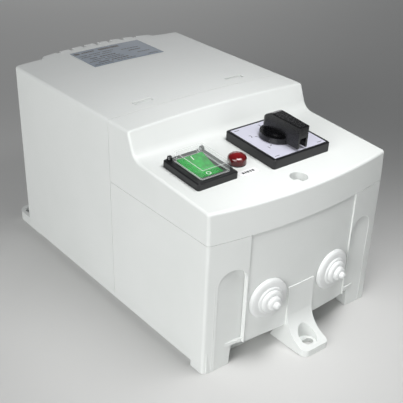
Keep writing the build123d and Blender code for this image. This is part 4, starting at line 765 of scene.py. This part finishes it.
def lamp_label_print():
    """A short row of bars on the strip beside the lamp."""
    low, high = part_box("lamp_label")
    middle = (low + high) / 2
    top = on_surface("lamp_label", middle + PANEL_UP * RAY_START, -PANEL_UP)
    marks = []
    x = -sum(LAMP_BARS_MM) / 2 - LAMP_BAR_GAP_MM / 2 * (len(LAMP_BARS_MM) - 1)
    for width in LAMP_BARS_MM:
        place = plane_at(top + ACROSS * (x + width / 2) * MM + PANEL_UP * PRINT_LIFT, ACROSS, UP_SLOPE)
        marks.append(bar(width * MM, LAMP_BAR_HEIGHT, PRINT_LIFT / 2, place))
        x += width + LAMP_BAR_GAP_MM
    to_piece("lamp_label_print", joined("lamp_label_print", marks), "cover", BLACK_INK)


def ring_mesh(place):
    """A thin flat ring with a square section."""
    ring = bmesh.new()
    angles = [2 * pi * i / RING_STEPS for i in range(RING_STEPS)]
    outer = [(RING_RADIUS * cos(angle), RING_RADIUS * sin(angle)) for angle in angles]
    inner = [(x * RING_HOLE, y * RING_HOLE) for x, y in outer]
    section = ((outer, 0), (outer, PRINT_LIFT), (inner, PRINT_LIFT), (inner, 0))
    rings = [[ring.verts.new((x, y, z)) for x, y in line] for line, z in section]
    for i in range(RING_STEPS):
        after = (i + 1) % RING_STEPS
        for k in range(len(rings)):
            one, two = rings[k], rings[(k + 1) % len(rings)]
            ring.faces.new((one[i], one[after], two[after], two[i]))
    bmesh.ops.recalc_face_normals(ring, faces=ring.faces)
    mesh = bpy.data.meshes.new("ring")
    ring.to_mesh(mesh)
    ring.free()
    mesh.transform(place)
    return mesh


def rocker_marks():
    """An open ring and a bar, printed on the two ends of the rocker."""
    marks = []
    for end in (-1, 1):
        start_point = ROCKER_PIVOT + UP_SLOPE * end * MARK_FROM_PIVOT + PANEL_UP * RAY_START
        here = on_surface("rocker_button", start_point, -PANEL_UP)
        beside = on_surface("rocker_button", start_point + UP_SLOPE * MM, -PANEL_UP)
        along = (beside - here).normalized()
        up = ACROSS.cross(along)
        place = plane_at(here + up * PRINT_LIFT, ACROSS, along)
        if end < 0:
            marks.append(ring_mesh(place))
        else:
            marks.append(bar(*ON_BAR, PRINT_LIFT, place))
    to_piece("rocker_marks", joined("rocker_marks", marks), "rocker", WHITE_INK)


switch_legend_print()
rating_label_print()
lamp_label_print()
rocker_marks()


# ---------------------------------------------------------------- windings
def coil_turns():
    """The transformer winding and the contactor coil, turn by turn."""
    tree, identifiers = winding_tree(MATERIALS["winding_copper"])
    for name, node, wire, corner, steps in (
        ("coil_turns", "coil_winding", COIL_WIRE, CORNER_RADIUS["coil_turns"], 6),
        ("contactor_coil_turns", "contactor_coil", CONTACTOR_WIRE, CORNER_RADIUS["contactor_coil_turns"], 4),
    ):
        low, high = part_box(node)
        size = high - low
        turns = int(size.z / wire)
        lay = size.z / turns
        middle = (low + high) / 2
        mesh = grown(name, tree, identifiers, {
            "Width": size.x - wire, "Depth": size.y - wire, "Corner": corner, "Wire": wire,
            "Turns": turns, "Start": (middle.x, middle.y, low.z + lay / 2), "Lay": lay,
            "Corner steps": steps,
        })
        piece = to_piece(name, mesh, "enclosure", MATERIALS["winding_copper"])
        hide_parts(node)


coil_turns()


# ---------------------------------------------------------------- leads between case and cover
TAP_ROUTE = [
    (0.0, 24.0, 100.0), (0.0, 10.0, 108.5), (0.0, -6.0, 115.0), (0.0, -24.0, 120.0),
    (18.0, -36.0, 117.0), (40.0, -46.0, 106.0), (48.0, -62.0, 96.0),
]
PANEL_ROUTE = [
    (-34.0, -12.0, 60.0), (-36.0, -16.4, 80.0), (-42.0, -24.0, 98.0), (-46.0, -42.0, 105.0),
    (-38.0, -60.0, 92.0), (-30.0, -72.0, 90.0),
]
LEAD_COLOURS = {
    "black": (0.012, 0.012, 0.013, 1),
    "brown": (0.12, 0.035, 0.012, 1),
    "grey": (0.26, 0.27, 0.28, 1),
    "blue": (0.015, 0.06, 0.38, 1),
    "red": (0.45, 0.012, 0.012, 1),
    "white": (0.70, 0.70, 0.68, 1),
    "violet": (0.16, 0.035, 0.28, 1),
}


def lead(name, route, offsets, radius, material):
    """One insulated wire beside the bundle's own line, as a mesh."""
    curve = bpy.data.curves.new(name, "CURVE")
    curve.dimensions = "3D"
    curve.bevel_depth = radius
    curve.bevel_resolution = 3
    curve.use_fill_caps = True
    spline = curve.splines.new("NURBS")
    spline.points.add(len(route) - 1)
    for point, place, (aside, above) in zip(spline.points, route, offsets):
        point.co = ((place[0] + aside) * MM, place[1] * MM, (place[2] + above) * MM, 1.0)
    spline.order_u = 3
    spline.use_endpoint_u = True
    spline.resolution_u = 10
    holder = bpy.data.objects.new(name, curve)
    bpy.context.scene.collection.objects.link(holder)
    mesh = bpy.data.meshes.new_from_object(holder.evaluated_get(bpy.context.evaluated_depsgraph_get()))
    bpy.data.objects.remove(holder)
    bpy.data.curves.remove(curve)
    piece = to_piece(name, mesh, None, material)
    for face in mesh.polygons:
        face.use_smooth = True
    return piece


def make_leads(prefix, node, route, spread, colours):
    """A loom of wires round its line, each in its own colour."""
    for i, colour in enumerate(colours):
        name = f"{prefix}_{colour}"
        shade = tuple(c * 1.4 + 0.01 for c in LEAD_COLOURS[colour][:3]) + (1,)
        material = soft_rubber("vinyl_" + name, LEAD_COLOURS[colour], shade, 0.4)
        angle = 2 * pi * i / (len(colours) - 1)
        out = spread if i else 0.0
        offsets = [(out * cos(angle + 0.5 * k), out * sin(angle + 0.5 * k)) for k in range(len(route))]
        piece = lead(name, route, offsets, LEAD_RADIUS, material)
        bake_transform(piece)
        if i == 0:
            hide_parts(node)


make_leads("tap_lead", "tap_loom", TAP_ROUTE, TAP_SPREAD_MM, list(LEAD_COLOURS))
make_leads("panel_lead", "panel_loom", PANEL_ROUTE, PANEL_SPREAD_MM, ["black", "brown", "blue", "grey"])


# ---------------------------------------------------------------- studio
def floor_paint(name, colour, roughness):
    """Matt paint with faint clouding."""
    material, tree, shader, link = start(name)
    clouds = use(tree, CLOUDS, Scale=3.0, Amount=0.5)["Mask"]
    shade = tuple(c * 0.97 for c in colour[:3]) + (1,)
    link(blend_colour(tree, clouds, colour, shade), shader.inputs["Base Color"])
    shader.inputs["Roughness"].default_value = roughness
    return material


def make_floor():
    """A pale floor that runs far past the view."""
    made = bmesh.new()
    turns = ((-1, -1), (1, -1), (1, 1), (-1, 1))
    corners = [made.verts.new((x * FLOOR_HALF, y * FLOOR_HALF, -FLOOR_DROP)) for x, y in turns]
    made.faces.new(corners)
    mesh = bpy.data.meshes.new("floor")
    made.to_mesh(mesh)
    made.free()
    mesh.materials.append(floor_paint("floor_paint", (0.62, 0.62, 0.61, 1), 0.75))
    floor = bpy.data.objects.new("floor", mesh)
    bpy.context.scene.collection.objects.link(floor)


def area_light(name, place, target, size, power, spread):
    """A rectangular light aimed at a point."""
    data = bpy.data.lights.new(name, "AREA")
    data.shape = "RECTANGLE"
    data.size, data.size_y = size
    data.energy = power
    data.spread = radians(spread)
    light = bpy.data.objects.new(name, data)
    bpy.context.scene.collection.objects.link(light)
    light.location = place
    light.rotation_mode = "QUATERNION"
    light.rotation_quaternion = (Vector(target) - Vector(place)).to_track_quat("-Z", "Y")


def make_lights():
    """A soft light over the panel, a large one at the left, weak ones front and rear, and a pale room."""
    world = bpy.data.worlds.new("room")
    bpy.context.scene.world = world
    world.use_nodes = True
    background = world.node_tree.nodes["Background"]
    background.inputs["Color"].default_value = ROOM_COLOUR
    background.inputs["Strength"].default_value = ROOM_STRENGTH
    for light in LIGHTS:
        area_light(*light)


make_floor()
make_lights()
bpy.context.scene.view_settings.view_transform = "Standard"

------------------------------------

### [What you should do]
Return, please, the lines of the data from the first through the line containing "return mesh", both kept, exactly as they stand and nothing more.

### [Result below]
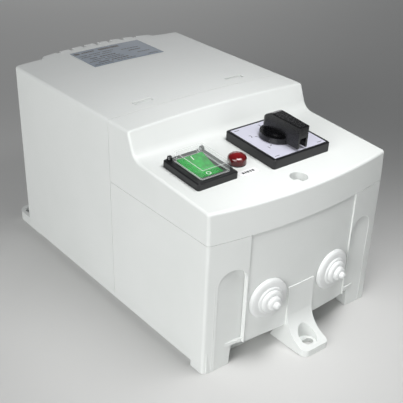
Keep writing the build123d and Blender code for this image. This is part 4, starting at line 765 of scene.py. This part finishes it.
def lamp_label_print():
    """A short row of bars on the strip beside the lamp."""
    low, high = part_box("lamp_label")
    middle = (low + high) / 2
    top = on_surface("lamp_label", middle + PANEL_UP * RAY_START, -PANEL_UP)
    marks = []
    x = -sum(LAMP_BARS_MM) / 2 - LAMP_BAR_GAP_MM / 2 * (len(LAMP_BARS_MM) - 1)
    for width in LAMP_BARS_MM:
        place = plane_at(top + ACROSS * (x + width / 2) * MM + PANEL_UP * PRINT_LIFT, ACROSS, UP_SLOPE)
        marks.append(bar(width * MM, LAMP_BAR_HEIGHT, PRINT_LIFT / 2, place))
        x += width + LAMP_BAR_GAP_MM
    to_piece("lamp_label_print", joined("lamp_label_print", marks), "cover", BLACK_INK)


def ring_mesh(place):
    """A thin flat ring with a square section."""
    ring = bmesh.new()
    angles = [2 * pi * i / RING_STEPS for i in range(RING_STEPS)]
    outer = [(RING_RADIUS * cos(angle), RING_RADIUS * sin(angle)) for angle in angles]
    inner = [(x * RING_HOLE, y * RING_HOLE) for x, y in outer]
    section = ((outer, 0), (outer, PRINT_LIFT), (inner, PRINT_LIFT), (inner, 0))
    rings = [[ring.verts.new((x, y, z)) for x, y in line] for line, z in section]
    for i in range(RING_STEPS):
        after = (i + 1) % RING_STEPS
        for k in range(len(rings)):
            one, two = rings[k], rings[(k + 1) % len(rings)]
            ring.faces.new((one[i], one[after], two[after], two[i]))
    bmesh.ops.recalc_face_normals(ring, faces=ring.faces)
    mesh = bpy.data.meshes.new("ring")
    ring.to_mesh(mesh)
    ring.free()
    mesh.transform(place)
    return mesh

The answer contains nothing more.